Nonsense. Weak nonsense. His work was his journey; work his home—in the midst of whatever. And thinking of Brighton, he recalled unfinished work, notes he must make on a recent trip there, a scene to store, both eye and shield. He turned, faced his room—already cleansed—walked quickly to his desk and began to write, from flawless memory—a title first, Seeds. Then
David Caldwell invited me to Brighton for Easter—two weeks in advanc
e, by letter, promising sun. I had meant to refuse and work on here; but early one morning I dreamt his death, in the form of a story my mother tells of her brother in France in the First World War—how he and a boyhood friend from home sat playing cards with others in a trench, took a direct hit from a German shell, and how my uncle looked round (in what light?), saw the others dead and his friend prone beside him. But his friend’s heart beat (he swore that always), an artery pumped live blood from a shoulder; so my uncle took him up, bore the friend in his arms like a child—how far? Say a hundred yards to a small aid station, told the man on duty (another friend), “He’s alive, work fast,” then laid his friend down and looked in full light. His friend lacked a head. The blood that had pumped from the stump of his neck was already drying. I dreamt that of David—I my uncle, he my friend; the identical story except that I bore David miles not yards through a no-man’s land white and rough as the moon—and woke so depressed that I stumbled through the morning unable to work, resisted the urge to phone and confirm he was still alive. We are not close friends.
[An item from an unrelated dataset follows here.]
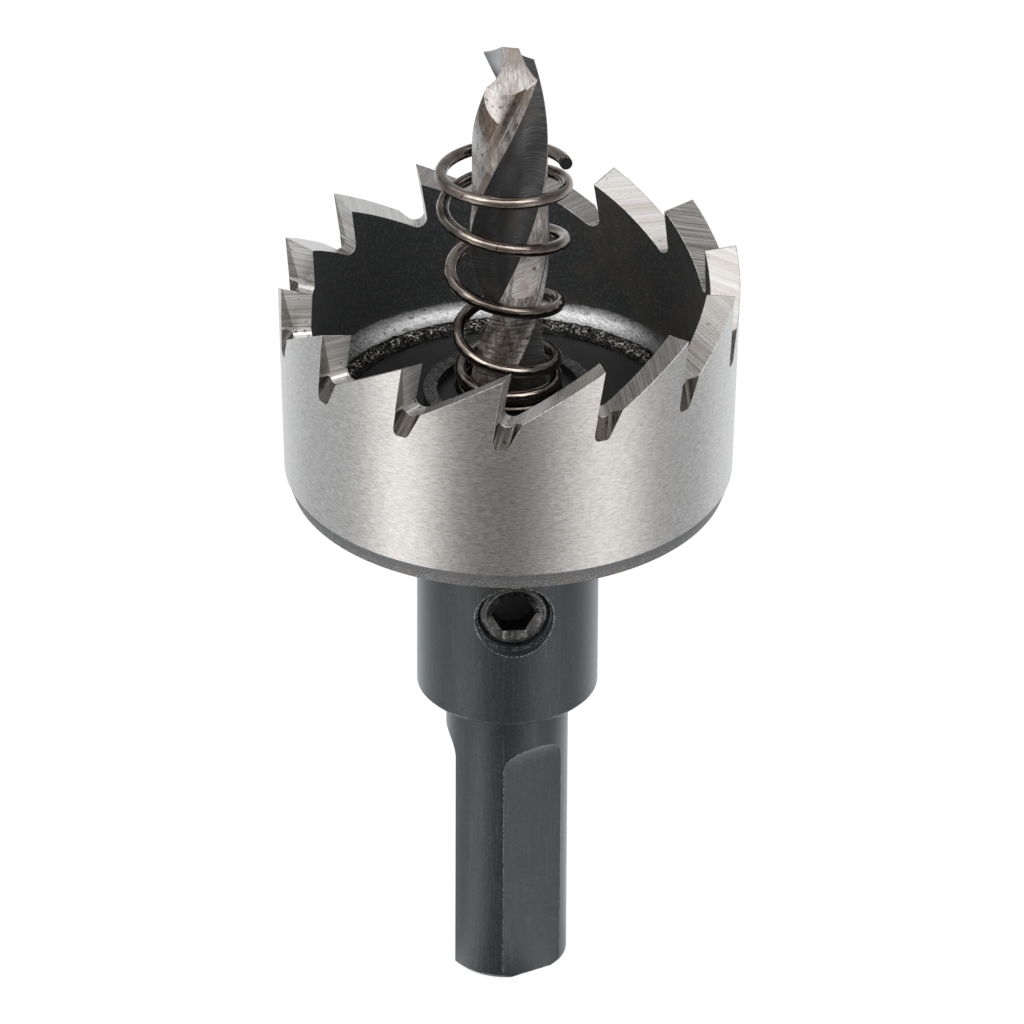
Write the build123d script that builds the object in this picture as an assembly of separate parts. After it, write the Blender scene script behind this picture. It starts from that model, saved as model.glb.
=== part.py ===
from build123d import *
from math import cos, pi, radians, sin, sqrt, tan
import os

# A small hole saw in millimetres. The origin is the centre of the shank's end
# face, +Z runs up the axis to the tip of the pilot drill, and the set screw
# faces -Y. Turns are in degrees, from -Y towards +X.

# Shank with three flats
shank_diameter = 10.0
shank_length = 26.0
shank_end_chamfer = 0.4
flat_count = 3
flat_depth = 0.8
flat_length = 20.2
flat_runout_radius = 3.0
flat_turn = 25.2

# Hub
hub_diameter = 14.8
hub_length = 19.5
hub_chamfer = 0.45

# Front of the arbor, inside the cup
spigot_length = 5.7
spigot_edge_chamfer = 0.3
collar_height = 2.6
collar_wall = 1.1
recess_depth = 0.8
recess_clearance = 1.405

# Cup, turned from one piece, with a thick bottom around the spigot
cutter_diameter = 37.3
side_taper = 0.47
cup_wall = 2.45
cup_length = 19.5
floor_rise = 0.35
cup_corner_radius = 1.7
bottom_lip = 2.1
edge_band_height = 0.75
edge_band_slope = 20.0
braze_gap = 0.03

# Teeth
tooth_count = 14
first_tooth_turn = -6.2
rake_angle = 9.0
land_angle = 31.8
gullet_turn = -16.4
gullet_dip = 5.0
gullet_radius = 0.7

# Relief ground into the outer half of each gullet
relief_depth = 4.4
relief_inset = 1.05
relief_width = 1.3
relief_slope = 65.0
relief_face_turn = 18.8
relief_side_turn = 22.0
relief_rake = 8.75
relief_rake_radius = 0.55
relief_side_radius = 0.28
cutter_rise = 3.0

# Bead of braze between the cup and the spigot
bead_width = 0.95
bead_crown = 0.35
bead_overlap = 0.3
bead_clearance = 0.01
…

But at noon I did write and accept his invitation, still not wanting to go but curious now to crack my dream. So on Friday I spent three maddening hours on the Brighton road, reached the Caldwells’ at five and was met by the mother—David out with his girl. The mother (Nell Caldwell) is fiftyish, small, steady on thick legs. Beneath brown hair fine and thin as a baby’s, her round face smiles perpetually, from the nose downward. Her eyes, cheeks, forehead are lined, gathered, never relaxed. Is she worried, fearful, on guard?—against what? She has only one fear left—her own death (or David’s, I suppose, though they move so separately of one another, more like bees in a hive—considerate but busy—than mother and only child, that I doubt his death would break her stride). She has weathered all the rest—the death of her father when she was eleven; the need then for her to stop school, nurse three brothers; her early marriage in the deepest Depression to a boy from Kent, named Jack, who sold shoes and lived above the shop in two rooms where she joined him, to wait out the worst of those years—they hoped—before having a son, in ‘38. Then the war, the raids—she was caught in London the first day of bombing, waited in the Tube beneath Victoria Station till the trains recommenced, not knowing what ruins Brighton might be in, nor Jack nor David—“They were well,” she says, “Jack had worried over me, when I’d told him before, ‘I’m a born hedgehog—duck under danger; but there I’d seen them in my mind all day at the top of those stairs, David naked in the air, less than two years old, just tiles between them and whatever chose to fall. But they were well—Jack and David—and laughing, I felt I could kill them after all my worry.”